■ **EXERCISE PROMPT**: Among the records that follow, find the line with "The three.js and Blender code for this object continues." and the line with "return out[:-1] if closed else out". Set down those lines and all lines between them exactly, without adding anything.

■ **ENTRIES**:
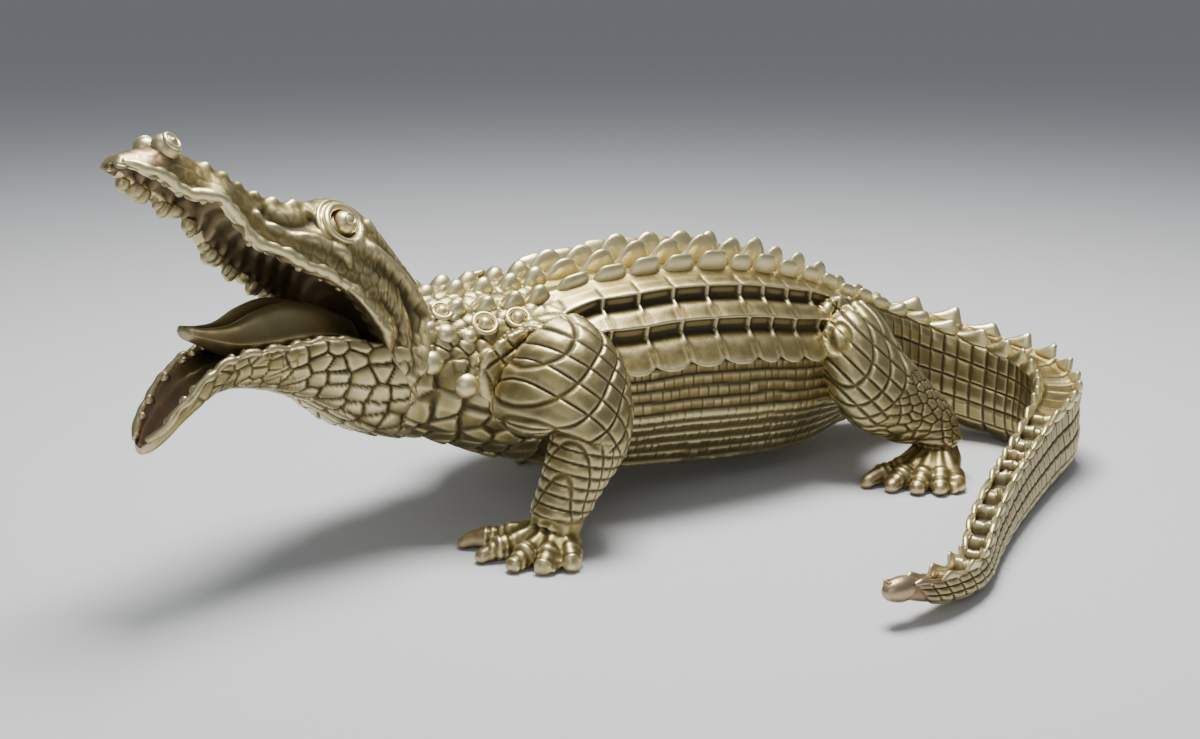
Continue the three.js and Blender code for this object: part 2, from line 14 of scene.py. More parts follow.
...
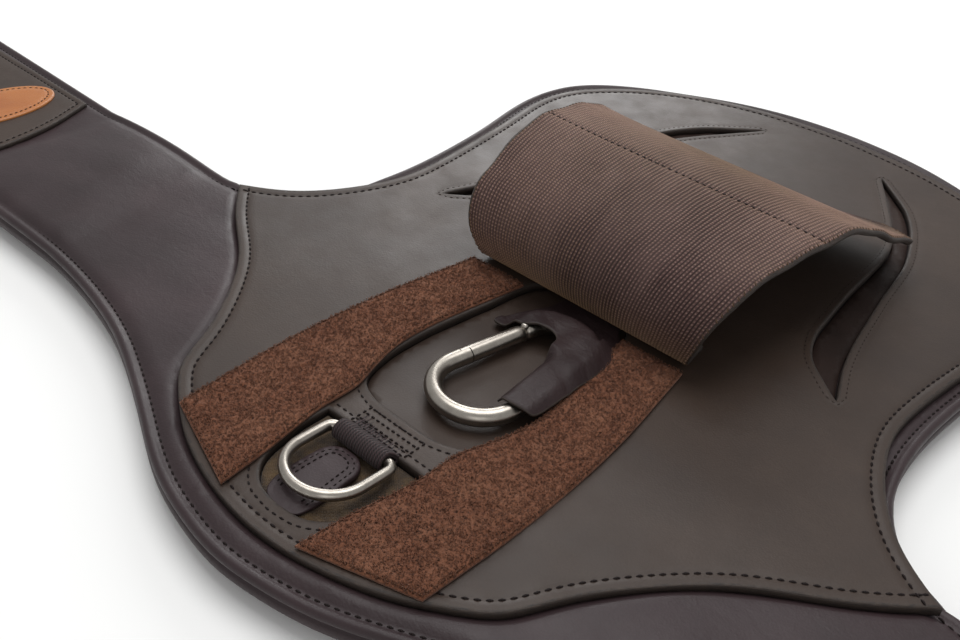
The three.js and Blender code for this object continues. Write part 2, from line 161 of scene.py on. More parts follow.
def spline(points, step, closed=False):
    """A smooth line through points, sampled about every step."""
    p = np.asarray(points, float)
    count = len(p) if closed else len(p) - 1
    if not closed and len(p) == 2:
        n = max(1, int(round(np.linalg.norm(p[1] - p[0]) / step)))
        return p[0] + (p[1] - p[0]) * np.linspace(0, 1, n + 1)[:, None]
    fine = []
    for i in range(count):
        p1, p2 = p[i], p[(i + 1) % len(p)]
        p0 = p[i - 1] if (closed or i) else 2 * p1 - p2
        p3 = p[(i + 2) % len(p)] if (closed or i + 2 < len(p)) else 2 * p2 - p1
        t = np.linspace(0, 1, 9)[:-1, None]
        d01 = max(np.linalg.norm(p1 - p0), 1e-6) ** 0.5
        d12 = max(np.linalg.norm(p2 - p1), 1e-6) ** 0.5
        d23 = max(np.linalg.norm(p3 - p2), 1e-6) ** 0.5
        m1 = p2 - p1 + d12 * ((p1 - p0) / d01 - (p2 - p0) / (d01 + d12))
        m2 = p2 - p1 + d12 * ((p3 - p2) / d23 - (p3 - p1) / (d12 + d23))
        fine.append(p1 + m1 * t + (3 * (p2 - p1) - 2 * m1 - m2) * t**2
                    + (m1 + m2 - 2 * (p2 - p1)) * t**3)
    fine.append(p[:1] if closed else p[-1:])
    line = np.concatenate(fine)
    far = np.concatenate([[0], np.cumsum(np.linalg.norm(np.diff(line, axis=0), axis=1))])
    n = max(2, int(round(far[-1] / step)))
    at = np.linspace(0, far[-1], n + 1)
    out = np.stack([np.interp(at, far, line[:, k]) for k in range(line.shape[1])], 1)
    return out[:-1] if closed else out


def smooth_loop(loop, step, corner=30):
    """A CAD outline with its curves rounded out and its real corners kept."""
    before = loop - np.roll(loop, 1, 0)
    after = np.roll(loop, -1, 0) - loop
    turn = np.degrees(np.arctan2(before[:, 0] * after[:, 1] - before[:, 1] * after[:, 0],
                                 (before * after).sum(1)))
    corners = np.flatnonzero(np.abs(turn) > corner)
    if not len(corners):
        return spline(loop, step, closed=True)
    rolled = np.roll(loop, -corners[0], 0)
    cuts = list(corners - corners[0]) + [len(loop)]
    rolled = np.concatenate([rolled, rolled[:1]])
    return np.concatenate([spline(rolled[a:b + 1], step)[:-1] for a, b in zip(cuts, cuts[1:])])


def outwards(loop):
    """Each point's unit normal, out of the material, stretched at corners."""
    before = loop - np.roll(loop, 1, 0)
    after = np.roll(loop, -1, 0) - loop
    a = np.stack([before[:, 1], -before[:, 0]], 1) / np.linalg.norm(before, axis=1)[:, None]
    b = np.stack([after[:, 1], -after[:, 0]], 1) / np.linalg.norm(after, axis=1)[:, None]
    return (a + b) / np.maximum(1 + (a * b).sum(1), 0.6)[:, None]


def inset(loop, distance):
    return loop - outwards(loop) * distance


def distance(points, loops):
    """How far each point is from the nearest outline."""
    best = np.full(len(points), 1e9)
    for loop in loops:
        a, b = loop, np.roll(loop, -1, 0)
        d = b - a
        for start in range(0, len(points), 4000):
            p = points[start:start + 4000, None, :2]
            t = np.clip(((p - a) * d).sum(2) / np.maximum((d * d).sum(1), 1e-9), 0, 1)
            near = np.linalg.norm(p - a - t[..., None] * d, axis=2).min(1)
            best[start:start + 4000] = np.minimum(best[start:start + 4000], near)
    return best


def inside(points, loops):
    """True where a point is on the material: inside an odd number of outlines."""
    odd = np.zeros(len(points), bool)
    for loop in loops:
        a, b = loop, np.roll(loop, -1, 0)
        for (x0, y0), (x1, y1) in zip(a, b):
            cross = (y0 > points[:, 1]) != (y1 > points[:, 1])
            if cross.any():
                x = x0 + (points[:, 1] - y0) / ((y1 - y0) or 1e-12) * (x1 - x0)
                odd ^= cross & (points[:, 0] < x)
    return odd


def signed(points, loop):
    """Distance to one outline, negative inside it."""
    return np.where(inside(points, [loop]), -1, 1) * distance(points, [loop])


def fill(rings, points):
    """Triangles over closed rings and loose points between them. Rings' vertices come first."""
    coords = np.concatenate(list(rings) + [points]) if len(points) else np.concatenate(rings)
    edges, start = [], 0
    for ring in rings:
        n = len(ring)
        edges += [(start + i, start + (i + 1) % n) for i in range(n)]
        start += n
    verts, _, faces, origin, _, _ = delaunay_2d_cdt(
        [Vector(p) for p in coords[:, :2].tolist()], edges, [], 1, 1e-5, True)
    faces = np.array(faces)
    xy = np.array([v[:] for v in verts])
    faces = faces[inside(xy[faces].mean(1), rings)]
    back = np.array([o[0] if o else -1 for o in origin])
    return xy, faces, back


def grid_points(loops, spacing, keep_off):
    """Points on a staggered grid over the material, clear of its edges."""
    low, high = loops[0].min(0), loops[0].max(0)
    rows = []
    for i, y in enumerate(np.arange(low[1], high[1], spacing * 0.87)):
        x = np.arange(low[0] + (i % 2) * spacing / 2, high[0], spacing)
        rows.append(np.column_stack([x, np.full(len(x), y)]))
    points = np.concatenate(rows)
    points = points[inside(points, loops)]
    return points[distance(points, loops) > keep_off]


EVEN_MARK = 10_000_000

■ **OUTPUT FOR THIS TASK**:
The three.js and Blender code for this object continues. Write part 2, from line 161 of scene.py on. More parts follow.
def spline(points, step, closed=False):
    """A smooth line through points, sampled about every step."""
    p = np.asarray(points, float)
    count = len(p) if closed else len(p) - 1
    if not closed and len(p) == 2:
        n = max(1, int(round(np.linalg.norm(p[1] - p[0]) / step)))
        return p[0] + (p[1] - p[0]) * np.linspace(0, 1, n + 1)[:, None]
    fine = []
    for i in range(count):
        p1, p2 = p[i], p[(i + 1) % len(p)]
        p0 = p[i - 1] if (closed or i) else 2 * p1 - p2
        p3 = p[(i + 2) % len(p)] if (closed or i + 2 < len(p)) else 2 * p2 - p1
        t = np.linspace(0, 1, 9)[:-1, None]
        d01 = max(np.linalg.norm(p1 - p0), 1e-6) ** 0.5
        d12 = max(np.linalg.norm(p2 - p1), 1e-6) ** 0.5
        d23 = max(np.linalg.norm(p3 - p2), 1e-6) ** 0.5
        m1 = p2 - p1 + d12 * ((p1 - p0) / d01 - (p2 - p0) / (d01 + d12))
        m2 = p2 - p1 + d12 * ((p3 - p2) / d23 - (p3 - p1) / (d12 + d23))
        fine.append(p1 + m1 * t + (3 * (p2 - p1) - 2 * m1 - m2) * t**2
                    + (m1 + m2 - 2 * (p2 - p1)) * t**3)
    fine.append(p[:1] if closed else p[-1:])
    line = np.concatenate(fine)
    far = np.concatenate([[0], np.cumsum(np.linalg.norm(np.diff(line, axis=0), axis=1))])
    n = max(2, int(round(far[-1] / step)))
    at = np.linspace(0, far[-1], n + 1)
    out = np.stack([np.interp(at, far, line[:, k]) for k in range(line.shape[1])], 1)
    return out[:-1] if closed else out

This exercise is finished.